Olvidarse el origen del llamado y su fuente sería engañarse, una mera ilusión de servicio y entrega.
Por: Antonio Galdames | Fuente: Pontificio
Seminario Mayor San Rafael
«Levantad los ojos y mirad
los campos que están dorados para la siega»
Con esta frase extraída del capítulo 4 del Evangelio de san Juan, la
Instrucción El Presbítero, Pastor y Guía de
la Comunidad Parroquial inicia su escrito acerca de la función del
sacerdote como párroco de la comunidad cristiana y colaborador de la tarea de
los obispos. En ella se nos presentan los elementos centrales del ministerio
sacerdotal, en la construcción del Reino para y con sus hermanos.
Al iniciar su lectura resulta imprescindible detener la mirada a un elemento
que la Instrucción presenta para el ejercicio del ministerio sacerdotal: la santidad. Ella es siempre la misma, a la que
están llamados laicos y sacerdotes, pero el sacerdote de un modo particular,
debido a que debe tender a ella por un nuevo motivo: corresponder
a la nueva Gracia que le ha conformado para representar a la Persona de Cristo,
Cabeza y Pastor, como instrumento vivo en la obra de la salvación».
La Instrucción pone la santidad como elemento fundante en la vida del
sacerdote, y que no es otra cosa sino la unión plena y constante con el ejemplo
de vida y la Persona del Señor Jesús. El sacerdote ha de buscar unirse al Señor
en todo su quehacer diario, incluso en lo rutinario y pequeño, buscando siempre
de este modo la donación plena de sí mismo por la porción del Pueblo de Dios,
tal como lo realizó Cristo, Sumo y Eterno Sacerdote.
Ante esta realidad, la instrucción nos presenta la clave para alcanzar este objetivo
necesario de la santidad: «respirar un clima de
cercanía al Señor Jesús, de amistad y de encuentro personal, de amor y servicio
a su Persona en la “persona” de la Iglesia», la cual sólo fluirá del
unión con el Sacrificio Eucarístico, que será «centro
y raíz de toda la vida del Presbítero, de suerte que lo que se efectúa en el
altar lo procure reproducir en sí el alma del sacerdote». Del mismo modo
como surgió la vocación sacerdotal del ministro desde la Persona de Cristo, del
mismo modo –y sólo así– desde la Persona de Cristo podrá el ministro alcanzar
la concretización de la misión encomendada. Olvidarse el origen del llamado y
su fuente sería engañarse, una mera ilusión de servicio y entrega. «No me han elegido ustedes a mí, sino que yo los elegí a
ustedes... Sin mí nada pueden hacer...» (Jn 15,5.16). Es claro,
determinante y esperanzador.
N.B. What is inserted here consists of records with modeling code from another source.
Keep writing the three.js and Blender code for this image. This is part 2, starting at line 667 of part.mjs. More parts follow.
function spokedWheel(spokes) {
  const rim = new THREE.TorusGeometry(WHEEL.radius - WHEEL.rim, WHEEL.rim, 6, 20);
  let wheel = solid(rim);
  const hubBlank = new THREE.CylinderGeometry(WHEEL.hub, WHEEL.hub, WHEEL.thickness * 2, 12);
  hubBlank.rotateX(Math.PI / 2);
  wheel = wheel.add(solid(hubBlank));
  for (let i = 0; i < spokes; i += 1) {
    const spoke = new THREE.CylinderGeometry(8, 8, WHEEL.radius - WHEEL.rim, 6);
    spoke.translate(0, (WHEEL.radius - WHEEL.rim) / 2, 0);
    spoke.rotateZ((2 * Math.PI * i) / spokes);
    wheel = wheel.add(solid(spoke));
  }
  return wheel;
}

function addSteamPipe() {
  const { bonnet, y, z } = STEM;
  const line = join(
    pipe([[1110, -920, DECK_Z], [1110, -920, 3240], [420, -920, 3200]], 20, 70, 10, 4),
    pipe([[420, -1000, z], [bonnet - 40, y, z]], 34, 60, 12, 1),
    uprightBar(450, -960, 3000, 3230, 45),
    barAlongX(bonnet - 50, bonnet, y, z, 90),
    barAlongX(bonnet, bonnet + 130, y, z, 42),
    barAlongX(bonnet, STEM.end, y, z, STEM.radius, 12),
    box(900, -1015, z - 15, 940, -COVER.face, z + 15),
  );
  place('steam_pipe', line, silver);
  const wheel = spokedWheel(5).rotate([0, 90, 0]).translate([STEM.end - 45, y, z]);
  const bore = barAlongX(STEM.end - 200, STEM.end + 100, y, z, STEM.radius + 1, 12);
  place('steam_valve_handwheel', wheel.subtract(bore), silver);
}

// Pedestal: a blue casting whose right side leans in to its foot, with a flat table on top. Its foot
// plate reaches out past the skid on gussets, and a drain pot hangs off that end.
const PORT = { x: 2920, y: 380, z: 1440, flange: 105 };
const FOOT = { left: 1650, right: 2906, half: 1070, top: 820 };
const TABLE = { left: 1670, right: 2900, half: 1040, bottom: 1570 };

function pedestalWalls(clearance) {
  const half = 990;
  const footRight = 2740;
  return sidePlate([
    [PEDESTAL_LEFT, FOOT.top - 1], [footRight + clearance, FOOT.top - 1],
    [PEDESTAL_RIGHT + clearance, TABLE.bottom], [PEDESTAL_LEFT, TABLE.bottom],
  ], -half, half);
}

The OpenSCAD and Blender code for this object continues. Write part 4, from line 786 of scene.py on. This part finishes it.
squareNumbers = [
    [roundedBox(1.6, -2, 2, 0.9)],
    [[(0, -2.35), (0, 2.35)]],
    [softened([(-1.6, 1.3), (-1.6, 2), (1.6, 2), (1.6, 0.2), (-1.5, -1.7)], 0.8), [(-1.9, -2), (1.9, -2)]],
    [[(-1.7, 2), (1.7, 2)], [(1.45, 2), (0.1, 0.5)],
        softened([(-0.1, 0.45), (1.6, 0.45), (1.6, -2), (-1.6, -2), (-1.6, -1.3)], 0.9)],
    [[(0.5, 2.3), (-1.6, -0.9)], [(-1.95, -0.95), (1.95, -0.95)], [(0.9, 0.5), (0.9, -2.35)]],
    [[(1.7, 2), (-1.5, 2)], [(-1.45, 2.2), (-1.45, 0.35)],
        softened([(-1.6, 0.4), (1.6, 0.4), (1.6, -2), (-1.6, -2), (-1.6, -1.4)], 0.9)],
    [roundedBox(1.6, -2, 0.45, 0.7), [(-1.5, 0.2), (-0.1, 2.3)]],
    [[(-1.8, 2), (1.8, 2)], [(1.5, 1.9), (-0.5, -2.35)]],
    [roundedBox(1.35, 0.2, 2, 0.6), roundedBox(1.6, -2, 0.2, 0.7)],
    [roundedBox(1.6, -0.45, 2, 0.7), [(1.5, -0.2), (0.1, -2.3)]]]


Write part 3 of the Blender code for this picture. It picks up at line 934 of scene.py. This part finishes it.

Afortunadamente el Señor nos miró primero, nos amó
y nos llamó.
Contando con su auxilio y Gracia, por Él y con Él nos entregamos en esta
aventura desafiante de colaborar en la construcción del Reino en nuestro país,
nuestra ciudad, en medio de nuestros hermanos. Confiados en el Señor levantamos
nuestra mirada y nos adentramos en la mies ya preparada para la cosecha.